No dia 2 de Novembro, quando este processo ia já para contencioso, o conselho de administração da Rentipar reúne-se na sua sede, na Avenida Barbosa do Bocage, em Lisboa. Além de Teresa Roque, está também presente Vítor Simons. Cristina Roque, irmã de Teresa, participa através de videoconferência por se encontrar na África do Sul. O diagnóstico é o de que a empresa está “sem perspectivas de continuidade”, com o incumprimento perante o Novo Banco e sem “capacidade de renegociar os financiamentos”, conforme ficou escrito em acta.

A participação no Banif continuava a perder valor, não se encontrava um novo accionista para o banco, então liderado por Jorge Tomé, e dentro de alguns dias chegava o momento em que os obrigacionistas da Rentipar podiam exercer o direito de pedir o reembolso antecipado da dívida que tinham subscrito. A estes dados juntava-se outro: o facto de a Rentipar estar ainda envolvida numa disputa entre Fátima Roque e as filhas, por causa da herança de Horácio Roque, o que implica o arrolamento de 99% do capital da empresa. Neste contexto, a reunião acaba com a decisão de “preparar a apresentação à insolvência” e “informar os credores da sociedade”.

Um mês depois, a 3 de Dezembro, o advogado da Rentipar tenta congelar o processo de pedido de insolvência que já dera entrada no tribunal. Esta acção é justificada pelo facto de o Banif, credor, informado da insolvência, ter comunicado que estavam a ser conduzidas diligências que, a terem sucesso, “poderão levar a uma valorização significativa dos activos da Rentipar, claramente dependente da valorização do grupo Banif”.

O processo, ligado à tentativa de Jorge Tomé em encontrar uma solução para o banco, com um novo accionista, poderia, de acordo com as informações prestadas pelo advogado ao tribunal, tornar possível “um ressarcimento, pelo menos parcial, dos créditos” devidos pela Rentipar. “Será de toda a conveniência que se aguarde” pelo fim das diligências, defendia-se, para que estas não sejam afectadas “pelo decretamento imediato da insolvência”. A resposta surge seis dias depois, argumentando-se que o requerente de um processo deste tipo “não pode desistir” após ter dado início ao pedido.
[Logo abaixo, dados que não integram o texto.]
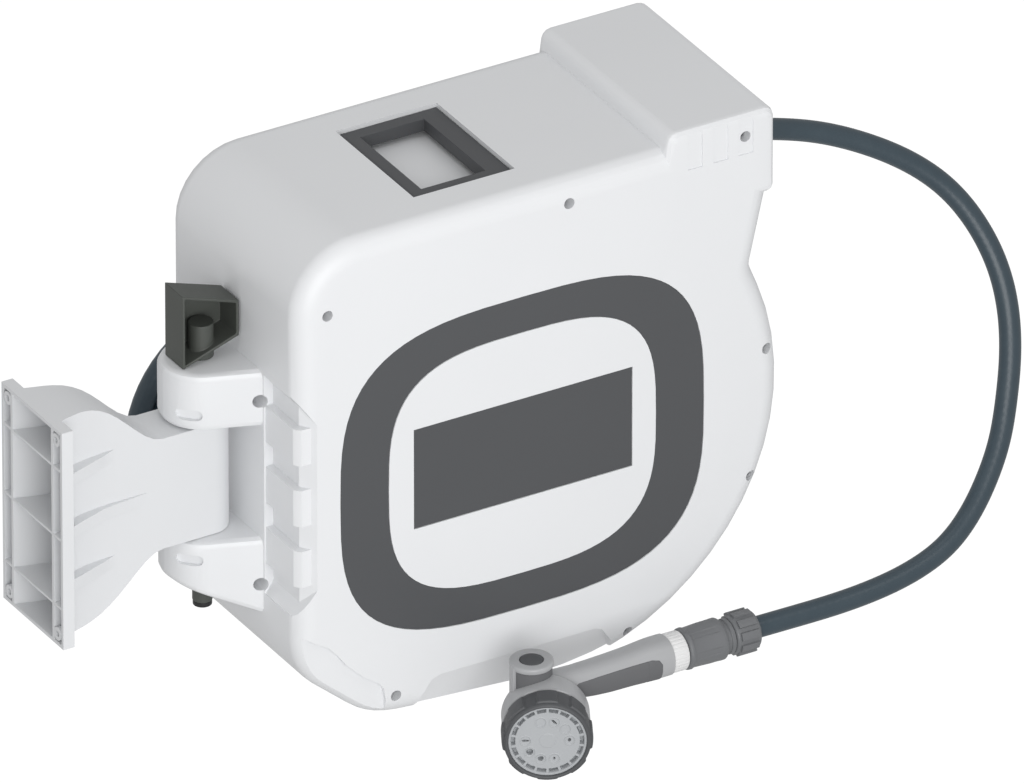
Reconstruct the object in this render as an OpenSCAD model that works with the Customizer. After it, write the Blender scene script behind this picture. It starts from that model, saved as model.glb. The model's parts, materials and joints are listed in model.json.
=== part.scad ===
// Wall-mounted retractable garden hose reel, in millimetres.
// The origin is the middle of the wall plate's back face. +X leads away from the wall,
// +Y to the back of the casing and +Z up. The casing hangs on a swivel pin beside the wall plate.

/* [Wall bracket] */
// Width of the wall plate, across Y
plate_w = 94; // [88:1:104]
// Height of the wall plate
plate_h = 192; // [180:1:204]
// Depth of the wall plate's rim
plate_t = 10; // [8:0.5:12]
// Distance between the wall screws, across Y
screw_gap_y = 75; // [70:1:78]
// Distance between the wall screws, up Z
screw_gap_z = 172; // [160:1:174]
// Diameter of the wall screw holes
wall_hole_d = 5.5; // [4.5:0.5:6.5]
// Half width of the arm where it leaves the plate
arm_root_half = 33; // [30:0.5:34]
// Wall thickness of the bracket
bracket_wall = 3; // [2.5:0.5:4]

/* [Swivel] */
// Distance from the wall to the swivel pin
pin_x = 150; // [145:1:156]
// Diameter of the swivel pin
pin_d = 16; // [12:0.5:18]
// Radius of the arm's barrel round the pin
barrel_r = 21; // [17:0.5:22]
// Height of the arm's barrel
barrel_h = 97.6; // [90:0.2:100]
// Radius of the casing's lugs round the pin
lug_r = 34; // [30:0.5:36]
// Height of each lug
lug_h = 50; // [42:1:54]

/* [Casing] */
// Radius of the round part of the casing
casing_r = 215.5; // [208:0.5:222]
// Half depth of the casing
casing_half = 100; // [94:1:106]
// Distance from the wall to the casing's near side
casing_x = 178; // [176:1:184]
// Distance from the wall to the drum's axis
hub_x = 396; // [390:1:400]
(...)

A entrada em insolvência só chegou ao conhecimento público já depois de o Banco de Portugal ter aplicado, a 20 de Dezembro, uma medida de resolução ao Banif (a sentença de insolvência foi proferida a 12 de Janeiro, e publicada três dias depois). 

Com a intervenção das autoridades, os accionistas privados do Banif perderam todo o seu património (a estratégia acarreta ainda avultados custos para os contribuintes, ficando o Santander com os melhores activos em troca de 150 milhões).

Se a Rentipar era a empresa historicamente ligada ao Banif, desde há algum tempo que a maior fatia do banco era detida pelas herdeiras de Horácio Roque através de outra empresa, a Soil. Esta última, com sede na Zona Franca da Madeira e presidida por Teresa Roque, tem algumas ligações ao grupo Rentipar e detém 52,3% da Açoreana (os outros 47,7% eram do Banif). A seguradora, por sua vez, detinha cerca de 6% do banco nascido no Funchal. Neste momento, está a ser finalizada a venda da Açoreana ao fundo de investimento Apollo, de origem norte-americana.

O PÚBLICO enviou várias questões a Teresa Roque, nomeadamente se, com a venda da Açoreana à Apollo, há alguma ligação entre o encaixe a receber e a Rentipar. Em resposta, Teresa Roque afirmou que “há pouco que a Rentipar pode e deve adiantar” devido a questões como o sigilo bancário e o facto de estar prestes a começar a comissão parlamentar de inquérito ao Banif.

Ao mesmo tempo, afirmou que algumas das questões colocadas pelo PÚBLICO também são colocadas pela própria empresa. A Rentipar, diz, pediu várias informações ao Banco de Portugal, até agora sem sucesso.  De uma coisa Teresa Roque não tem dúvidas: “A medida de resolução aplicada ao Banif prejudicou significativamente o grupo” Rentipar.